(Modeling code records)
• • • • • • •

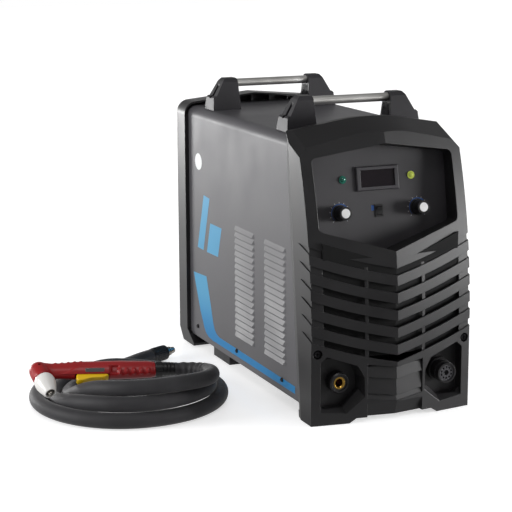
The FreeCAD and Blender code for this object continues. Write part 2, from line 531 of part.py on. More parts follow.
def front_bezel():
    """Moulded front: prow, visor, vents, panel recess, socket recesses and feet."""
    outer = prow_solid(0.0, 0.0)
    outer = outer.common(box(-HALF, HALF, FRONT - DEPTH, REAR, 0.0, REAR_ARCH_Z * 2))
    tops = top_cutters(0.0)
    outer = outer.cut(tops[0].multiFuse(tops[1:])).removeSplitter()
    inner_half = HALF - MOULD
    inner = prow_solid(MOULD, DEPTH)
    inner = inner.common(box(-inner_half, inner_half, FRONT - DEPTH, REAR,
                             FOOT_LIFT + MOULD, REAR_ARCH_Z * 2))
    tops = top_cutters(MOULD)
    inner = inner.cut(tops[0].multiFuse(tops[1:]))
    shell = outer.cut(inner)

    # what the shell carries inside: side rims, pan seats, recess walls and screw bosses
    adds = []
    low, high = FRONT + parting(RIM_BASE_Z), FRONT + parting(RIM_TOP_Z)
    rim = [(low - RIM_WIDE, RIM_BASE_Z), (low, RIM_BASE_Z), (high, RIM_TOP_Z), (high - RIM_WIDE, RIM_TOP_Z)]
    adds += both_sides(prism_yz(rim, COVER_HALF, inner_half + OVER))
    seat_y = FRONT + SEAT_BACK
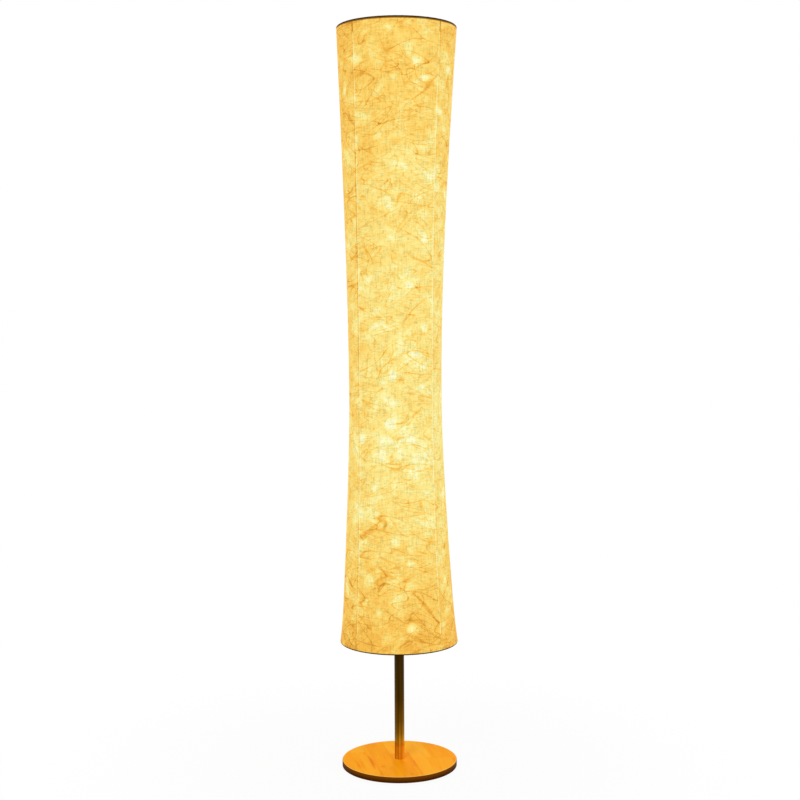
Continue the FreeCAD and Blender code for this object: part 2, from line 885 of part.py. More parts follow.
def rod_clips(ring_z, up):
    # A jaw that hooks round the ring's wire from inside, and a stem with a socket for the rod
    inner = ring_wire_radius + clip_jaw_play
    outer = inner + clip_jaw_wall
    angles = [math.radians(a) for a in (clip_jaw_start, (clip_jaw_start + clip_jaw_end) / 2, clip_jaw_end)]
    half = clip_jaw_width / 2

    def at(radius, angle):
        return Vector(
            ring_radius + radius * math.cos(angle), -half, ring_z + up * radius * math.sin(angle)
        )

    outer_points = [at(outer, a) for a in angles]
    inner_points = [at(inner, a) for a in reversed(angles)]
    jaw = Part.Wire(
        [
            Part.Arc(*outer_points).toShape(),
            Part.LineSegment(outer_points[-1], inner_points[0]).toShape(),
            Part.Arc(*inner_points).toShape(),
            Part.LineSegment(inner_points[-1], outer_points[0]).toShape(),
        ]
    )
    jaw = Part.Face(jaw).extrude(Vector(0, clip_jaw_width, 0))
    mouth = rod_point(ring_z - up * (clip_length + rod_end_gap - 2))
    seat = rod_point(ring_z - up * rod_end_gap)
    line = (seat - mouth).normalize()
    stem_length = (seat - mouth).Length + rod_end_gap
    stem = Part.makeCylinder(clip_radius, stem_length, mouth, line)
    socket = Part.makeCylinder(rod_radius + rod_play, (seat - mouth).Length + rod_play + 1, mouth - line, line)
    wire = Part.makeTorus(ring_radius, inner, Vector(0, 0, ring_z))
    stem = stem.cut(wire).cut(socket)
    low = min(ring_z, ring_z + up * 2 * ring_wire_radius)
    # nothing of the stem goes up past the wire's middle
    past = Part.makeBox(40, 40, 2 * ring_wire_radius, Vector(ring_radius - 20, -20, low))
    clip = jaw.fuse(stem.cut(past)).removeSplitter()
    return at_seams(clip)


# ---------------------------------------------------------------- the whole lamp
def lamp_holder(prefix, bracket_z):
    z = bracket_z + bracket_thickness
    pieces = {
        "holder_cap": holder_cap(),
        "holder_shell": holder_shell(),
        "holder_insert": holder_insert(),
        "screw_shell": screw_shell(),
        "centre_contact": centre_contact(),
        "bulb_tip": bulb_tip(),
        "bulb_cap": bulb_cap(),
        "bulb_housing": bulb_housing(),
        "bulb_dome": bulb_dome(),
        "led_board": led_board(),
    }
    return {f"{prefix}_{name}": bracket_place(shape, z) for name, shape in pieces.items()}


def lamp():
    nodes = {
        "base_disc": base_disc(),
        "base_weight": base_weight(),
        "weight_screws": weight_screws(),
        "base_felt": base_felt(),
        "cord_grommet": cord_grommet(),
        "lead_splices": splices(),
        "pole_lower": pole_tube(base_top_z, lower_tube_length, lower_bracket_z - exit_drop),
        "pole_middle": pole_tube(middle_tube_z, middle_tube_length, upper_bracket_z - exit_drop),
        "pole_upper": pole_tube(upper_tube_z, upper_tube_length),
        "tube_bushes": tube_bushes(),
        "joint_nipples": joint_nipples(),
        "lower_bracket": bracket(lower_bracket_z),
        "upper_bracket": bracket(upper_bracket_z),
        "lower_lead": lead(1, lower_bracket_z),
        "upper_lead": lead(-1, upper_bracket_z),
        "lead_bushings": [lead_bushing(lower_bracket_z), lead_bushing(upper_bracket_z)],
        "top_stud": top_stud(),
        "pivot_washer": pivot_washer(),
        "finial_insert": finial_insert(),
        "finial_knob": finial_knob(),
        "top_ring": ring(top_ring_z),
        "bottom_ring": ring(bottom_ring_z),
        "top_spider": top_spider(),
        "bottom_spider": bottom_spider(),
        "guide_bush": guide_bush(),
        "shade_rods": shade_rods(),
        "rod_sleeves": rod_sleeves(),
        "top_rod_clips": rod_clips(top_ring_z, 1),
        "bottom_rod_clips": rod_clips(bottom_ring_z, -1),
        "top_hem": hem(top_ring_z, 1),
        "bottom_hem": hem(bottom_ring_z, -1),
    }
    nodes.update(foot_fixing())
    holder_tops = [z + bracket_thickness for z in (lower_bracket_z, upper_bracket_z)]
    nodes["holder_nipples"] = [bracket_place(holder_nipple(), z) for z in holder_tops]
    nodes["holder_nuts"] = [bracket_place(holder_nut(), z) for z in holder_tops]
    nodes.update(lamp_holder("lower", lower_bracket_z))
    nodes.update(lamp_holder("upper", upper_bracket_z))
    panel = skin_panel()
    for i, name in enumerate(panel_names):
        nodes[f"shade_panel_{name}"] = around(panel, 90 * i)
    return nodes


os.makedirs("parts", exist_ok=True)
for name, shape in lamp().items():
    if isinstance(shape, list):
        shape = Part.Compound(shape)
    if not shape.isValid() or not shape.Solids:
        print("not a valid solid:", name)
    shape.exportStep(f"parts/{name}.step")
print("base top", base_top_z, "brackets", lower_bracket_z, upper_bracket_z, "pole top", pole_top_z)
print("rings", bottom_ring_z, top_ring_z, "shade top", top_ring_z + hem_radius, "waist", waist_z)
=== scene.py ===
import math
import random

import bpy
from mathutils import Matrix, Vector


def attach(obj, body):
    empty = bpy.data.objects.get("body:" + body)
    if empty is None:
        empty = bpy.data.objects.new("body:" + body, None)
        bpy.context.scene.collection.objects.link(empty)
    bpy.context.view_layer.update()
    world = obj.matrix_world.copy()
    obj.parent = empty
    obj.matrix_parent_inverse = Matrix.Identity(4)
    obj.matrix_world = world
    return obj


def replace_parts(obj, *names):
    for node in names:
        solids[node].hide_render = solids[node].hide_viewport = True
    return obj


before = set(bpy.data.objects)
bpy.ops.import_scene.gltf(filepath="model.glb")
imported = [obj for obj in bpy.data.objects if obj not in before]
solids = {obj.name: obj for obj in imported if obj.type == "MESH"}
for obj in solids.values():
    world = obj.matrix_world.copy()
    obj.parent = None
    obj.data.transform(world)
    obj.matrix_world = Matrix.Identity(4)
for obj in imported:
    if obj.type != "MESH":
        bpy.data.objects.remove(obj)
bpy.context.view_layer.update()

# Paper lantern floor lamp, dressed over its solids. Metres, +Z up, the front is -Y.
mm = 0.001


# a value inside a material, on which sums and products add their own Math nodes
class Signal:
    def __init__(self, owner, socket):
        self.owner = owner
        self.socket = socket

    def combine(self, operation, first, second=None):
        inputs = {0: first} if second is None else {0: first, 1: second}
        return self.owner.node("Math", {"operation": operation}, inputs)

    def __add__(self, other):
        return self.combine("ADD", self, other)

    def __radd__(self, other):
        return self.combine("ADD", other, self)

    def __sub__(self, other):
        return self.combine("SUBTRACT", self, other)

    def __rsub__(self, other):
        return self.combine("SUBTRACT", other, self)

    def __mul__(self, other):
        return self.combine("MULTIPLY", self, other)

    def __rmul__(self, other):
        return self.combine("MULTIPLY", other, self)

    def __truediv__(self, other):
        return self.combine("DIVIDE", self, other)

    def __rtruediv__(self, other):
        return self.combine("DIVIDE", other, self)

    def __pow__(self, other):
        return self.combine("POWER", self, other)

    def __rpow__(self, other):
        return self.combine("POWER", other, self)

    def __abs__(self):
        return self.combine("ABSOLUTE", self)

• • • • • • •

### Problem to solve
Nothing but the lines from the one with "if not shape.isValid()" through the one with "before = set(bpy.data.objects)" should be repeated, and each exactly.

### Solved problem
    if not shape.isValid() or not shape.Solids:
        print("not a valid solid:", name)
    shape.exportStep(f"parts/{name}.step")
print("base top", base_top_z, "brackets", lower_bracket_z, upper_bracket_z, "pole top", pole_top_z)
print("rings", bottom_ring_z, top_ring_z, "shade top", top_ring_z + hem_radius, "waist", waist_z)
=== scene.py ===
import math
import random

import bpy
from mathutils import Matrix, Vector


def attach(obj, body):
    empty = bpy.data.objects.get("body:" + body)
    if empty is None:
        empty = bpy.data.objects.new("body:" + body, None)
        bpy.context.scene.collection.objects.link(empty)
    bpy.context.view_layer.update()
    world = obj.matrix_world.copy()
    obj.parent = empty
    obj.matrix_parent_inverse = Matrix.Identity(4)
    obj.matrix_world = world
    return obj


def replace_parts(obj, *names):
    for node in names:
        solids[node].hide_render = solids[node].hide_viewport = True
    return obj


before = set(bpy.data.objects)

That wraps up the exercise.